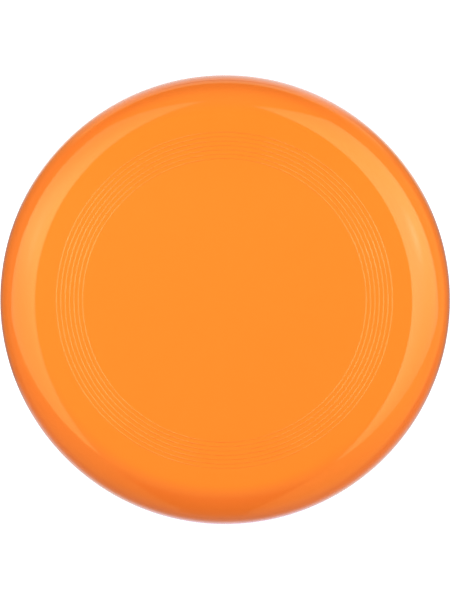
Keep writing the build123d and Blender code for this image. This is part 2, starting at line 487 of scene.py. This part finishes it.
++++++
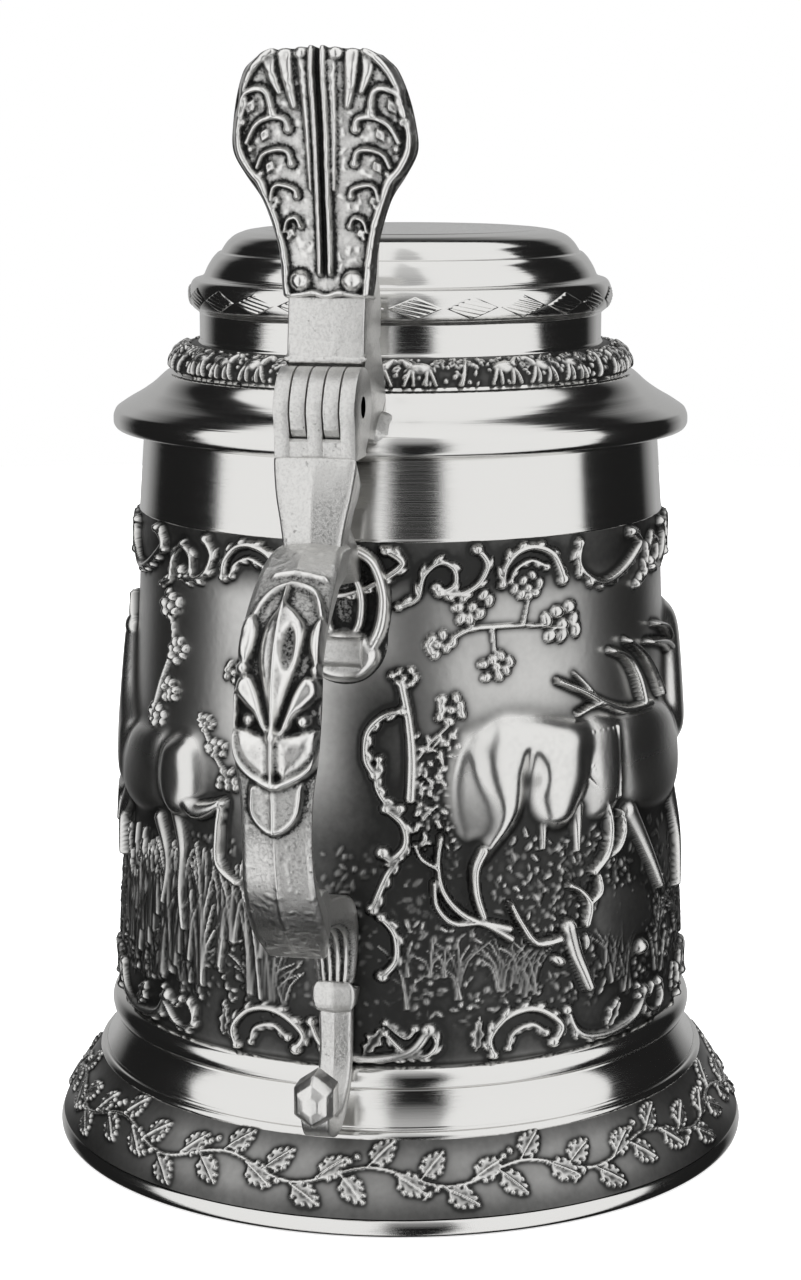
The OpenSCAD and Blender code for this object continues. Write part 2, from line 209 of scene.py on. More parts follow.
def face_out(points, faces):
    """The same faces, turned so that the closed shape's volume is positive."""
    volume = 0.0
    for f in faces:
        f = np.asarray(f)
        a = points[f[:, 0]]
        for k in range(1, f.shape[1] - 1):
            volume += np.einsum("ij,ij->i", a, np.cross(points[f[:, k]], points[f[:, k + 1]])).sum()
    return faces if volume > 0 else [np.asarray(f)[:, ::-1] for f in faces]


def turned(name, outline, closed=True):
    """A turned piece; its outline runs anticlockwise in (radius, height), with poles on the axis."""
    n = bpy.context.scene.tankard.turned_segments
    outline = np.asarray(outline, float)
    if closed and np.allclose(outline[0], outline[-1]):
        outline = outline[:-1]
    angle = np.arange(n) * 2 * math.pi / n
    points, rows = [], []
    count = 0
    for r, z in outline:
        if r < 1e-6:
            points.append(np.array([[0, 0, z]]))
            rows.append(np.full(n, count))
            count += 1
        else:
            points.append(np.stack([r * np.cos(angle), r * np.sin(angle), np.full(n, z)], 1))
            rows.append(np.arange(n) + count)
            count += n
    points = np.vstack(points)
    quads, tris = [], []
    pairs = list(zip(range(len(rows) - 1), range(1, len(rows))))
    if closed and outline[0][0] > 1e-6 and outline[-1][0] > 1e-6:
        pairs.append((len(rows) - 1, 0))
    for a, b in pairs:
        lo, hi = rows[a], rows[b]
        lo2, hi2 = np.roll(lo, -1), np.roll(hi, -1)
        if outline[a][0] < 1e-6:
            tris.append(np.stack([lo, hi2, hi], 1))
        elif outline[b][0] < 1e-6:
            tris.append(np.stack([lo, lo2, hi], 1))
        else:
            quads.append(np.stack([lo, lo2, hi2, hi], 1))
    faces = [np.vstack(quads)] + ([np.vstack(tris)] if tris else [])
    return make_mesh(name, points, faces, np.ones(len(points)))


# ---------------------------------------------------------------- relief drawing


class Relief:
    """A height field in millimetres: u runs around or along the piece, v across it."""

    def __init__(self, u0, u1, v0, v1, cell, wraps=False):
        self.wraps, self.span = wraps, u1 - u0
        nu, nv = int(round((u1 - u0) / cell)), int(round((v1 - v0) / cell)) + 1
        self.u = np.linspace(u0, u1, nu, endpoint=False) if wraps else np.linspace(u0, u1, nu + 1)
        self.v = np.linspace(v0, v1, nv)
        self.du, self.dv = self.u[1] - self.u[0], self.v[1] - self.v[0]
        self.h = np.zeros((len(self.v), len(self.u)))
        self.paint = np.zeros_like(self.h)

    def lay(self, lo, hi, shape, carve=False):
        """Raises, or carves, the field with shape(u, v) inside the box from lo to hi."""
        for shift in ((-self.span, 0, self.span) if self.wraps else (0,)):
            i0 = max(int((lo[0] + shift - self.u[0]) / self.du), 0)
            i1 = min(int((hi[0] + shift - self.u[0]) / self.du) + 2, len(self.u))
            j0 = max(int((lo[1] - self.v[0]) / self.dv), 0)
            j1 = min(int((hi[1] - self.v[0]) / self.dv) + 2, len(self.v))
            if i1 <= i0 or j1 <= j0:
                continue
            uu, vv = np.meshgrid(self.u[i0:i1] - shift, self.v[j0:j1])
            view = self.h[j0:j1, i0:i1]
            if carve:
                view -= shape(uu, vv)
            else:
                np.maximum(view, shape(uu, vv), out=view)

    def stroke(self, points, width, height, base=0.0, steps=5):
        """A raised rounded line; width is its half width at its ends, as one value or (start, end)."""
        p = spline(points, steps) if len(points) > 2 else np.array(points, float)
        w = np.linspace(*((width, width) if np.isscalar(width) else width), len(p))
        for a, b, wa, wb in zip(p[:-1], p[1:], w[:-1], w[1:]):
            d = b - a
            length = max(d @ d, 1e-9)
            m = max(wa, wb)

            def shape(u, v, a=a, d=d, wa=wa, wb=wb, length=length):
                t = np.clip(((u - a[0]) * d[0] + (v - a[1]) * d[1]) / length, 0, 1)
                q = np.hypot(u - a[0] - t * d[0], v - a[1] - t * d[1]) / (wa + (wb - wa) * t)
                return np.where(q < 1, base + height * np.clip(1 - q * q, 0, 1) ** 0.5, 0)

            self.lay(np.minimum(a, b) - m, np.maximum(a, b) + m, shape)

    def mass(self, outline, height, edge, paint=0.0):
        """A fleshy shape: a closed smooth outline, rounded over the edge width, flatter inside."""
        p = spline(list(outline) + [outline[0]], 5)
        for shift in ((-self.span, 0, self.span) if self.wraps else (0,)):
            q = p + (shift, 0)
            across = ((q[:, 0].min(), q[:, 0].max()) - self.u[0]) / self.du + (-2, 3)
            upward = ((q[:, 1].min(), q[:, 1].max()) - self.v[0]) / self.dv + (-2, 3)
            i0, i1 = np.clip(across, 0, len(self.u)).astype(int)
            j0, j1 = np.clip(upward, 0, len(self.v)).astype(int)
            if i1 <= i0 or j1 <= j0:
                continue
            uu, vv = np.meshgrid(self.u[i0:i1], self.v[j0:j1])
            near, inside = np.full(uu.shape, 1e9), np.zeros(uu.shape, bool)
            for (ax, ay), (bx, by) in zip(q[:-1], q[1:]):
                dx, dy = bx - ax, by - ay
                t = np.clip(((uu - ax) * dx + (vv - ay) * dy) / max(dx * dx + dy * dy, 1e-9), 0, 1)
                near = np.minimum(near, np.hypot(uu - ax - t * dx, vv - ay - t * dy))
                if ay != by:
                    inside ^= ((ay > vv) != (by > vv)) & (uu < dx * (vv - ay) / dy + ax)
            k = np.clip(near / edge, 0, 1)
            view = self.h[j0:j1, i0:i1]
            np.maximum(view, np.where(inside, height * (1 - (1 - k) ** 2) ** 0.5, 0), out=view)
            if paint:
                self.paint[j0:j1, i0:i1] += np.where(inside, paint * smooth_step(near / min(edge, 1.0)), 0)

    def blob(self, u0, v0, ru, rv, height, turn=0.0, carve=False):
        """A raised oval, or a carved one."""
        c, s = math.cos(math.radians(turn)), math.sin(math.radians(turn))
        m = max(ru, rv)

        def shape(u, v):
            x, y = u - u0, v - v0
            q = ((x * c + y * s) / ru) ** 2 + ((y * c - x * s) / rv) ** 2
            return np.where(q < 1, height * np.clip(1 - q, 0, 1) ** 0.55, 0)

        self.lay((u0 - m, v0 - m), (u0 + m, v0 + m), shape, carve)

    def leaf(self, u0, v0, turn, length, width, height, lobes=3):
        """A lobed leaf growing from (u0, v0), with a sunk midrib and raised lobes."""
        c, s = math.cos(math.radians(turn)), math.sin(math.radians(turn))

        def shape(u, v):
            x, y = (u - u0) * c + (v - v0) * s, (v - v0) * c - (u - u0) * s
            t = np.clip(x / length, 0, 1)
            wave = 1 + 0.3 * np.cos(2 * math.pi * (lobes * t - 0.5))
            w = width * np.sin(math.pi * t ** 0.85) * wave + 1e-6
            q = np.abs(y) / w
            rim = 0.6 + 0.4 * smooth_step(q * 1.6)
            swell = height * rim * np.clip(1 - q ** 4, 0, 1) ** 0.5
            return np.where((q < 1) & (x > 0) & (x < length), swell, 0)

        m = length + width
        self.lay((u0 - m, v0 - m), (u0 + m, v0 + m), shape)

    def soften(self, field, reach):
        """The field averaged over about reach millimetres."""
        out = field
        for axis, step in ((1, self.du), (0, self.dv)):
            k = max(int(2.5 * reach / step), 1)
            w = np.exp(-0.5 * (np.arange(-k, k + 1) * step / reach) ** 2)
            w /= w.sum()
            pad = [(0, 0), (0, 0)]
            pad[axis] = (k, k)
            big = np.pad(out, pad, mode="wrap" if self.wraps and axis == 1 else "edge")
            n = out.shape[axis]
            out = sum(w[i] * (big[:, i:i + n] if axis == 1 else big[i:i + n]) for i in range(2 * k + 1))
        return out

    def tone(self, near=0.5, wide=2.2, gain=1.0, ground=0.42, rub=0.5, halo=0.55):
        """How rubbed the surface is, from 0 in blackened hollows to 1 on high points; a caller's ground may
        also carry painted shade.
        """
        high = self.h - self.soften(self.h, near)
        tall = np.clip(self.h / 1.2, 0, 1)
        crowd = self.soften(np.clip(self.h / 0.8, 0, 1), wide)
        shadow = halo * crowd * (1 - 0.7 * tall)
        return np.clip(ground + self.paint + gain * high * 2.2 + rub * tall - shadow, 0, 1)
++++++
-- DO THIS --
Each line from the one containing "The OpenSCAD and" through the one containing "return faces if" must be retyped exactly, the first and last of these included.

-- TASK OUTPUT --
The OpenSCAD and Blender code for this object continues. Write part 2, from line 209 of scene.py on. More parts follow.
def face_out(points, faces):
    """The same faces, turned so that the closed shape's volume is positive."""
    volume = 0.0
    for f in faces:
        f = np.asarray(f)
        a = points[f[:, 0]]
        for k in range(1, f.shape[1] - 1):
            volume += np.einsum("ij,ij->i", a, np.cross(points[f[:, k]], points[f[:, k + 1]])).sum()
    return faces if volume > 0 else [np.asarray(f)[:, ::-1] for f in faces]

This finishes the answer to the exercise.